En esquivant leurs devoirs d'enquête, les grands médias étatsuniens créent ou confirment le sentiment qu'ils font partie du problème. Les examens de conscience de médias névralgiques comme le New York Times ne seront crédibles que s'ils scrutent toutes les hypothèses - toutes - capables d'expliquer la manipulation de l'information pratiquée depuis trois ans au détriment du public étatsunien : servilité à l'égard de la Maison-Blanche, manque d'encadrement propice aux mensonges de Judith Miller et de Ahmed Chalabi, mais aussi intoxication des équipes éditoriales par les démarcheurs israéliens travaillant en cheville avec les cadres supérieurs de la Maison-Blanche. Si cette dernière hypothèse ne tient pas la route, tant mieux, mais aucun média de gabarit professionnel ne rassurera pleinement le public s'il ne l'affronte pas de front.

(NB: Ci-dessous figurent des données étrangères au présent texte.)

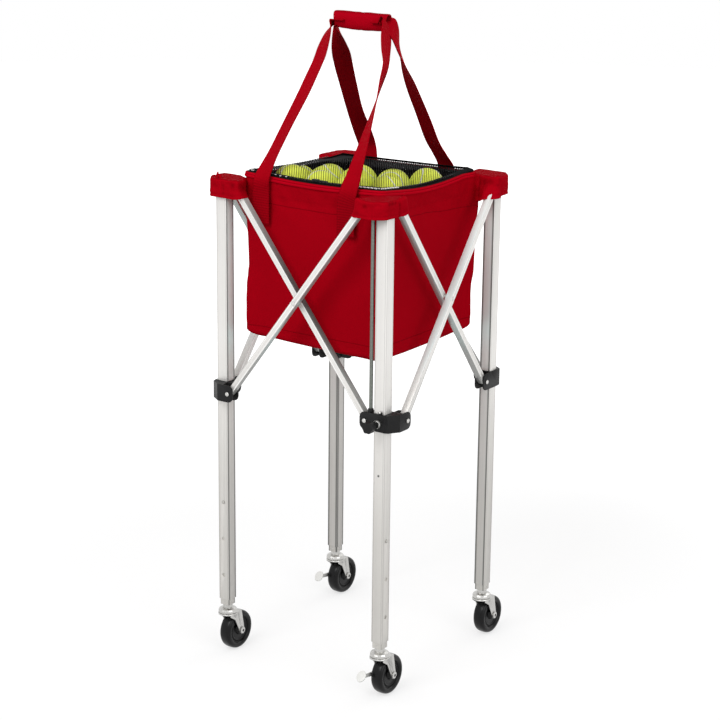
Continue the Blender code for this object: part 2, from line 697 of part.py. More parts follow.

Le passé, le présent et l'avenir de la démocratie étatsunienne sont, en effet, directement concernés. L'invasion de l'Irak fut-elle décidée (et approuvée par les médias) sous pression israélienne? Les méthodes utilisées présentement en Irak, qu'il s'agisse des interrogatoires de prisonniers ou des offensives sanglantes contre des populations civiles, doivent-elles quelque chose aux conseils israéliens? Les menaces lancées à l'Iran et à la Syrie découlent-elles d'un ordre du jour établi par Israël?

Que les médias ne posent pas ces questions et que les candidats à la présidence étatsunienne n'en voient pas non plus la pertinence, voilà, en soi, un mystère et peut-être un objet de scandale.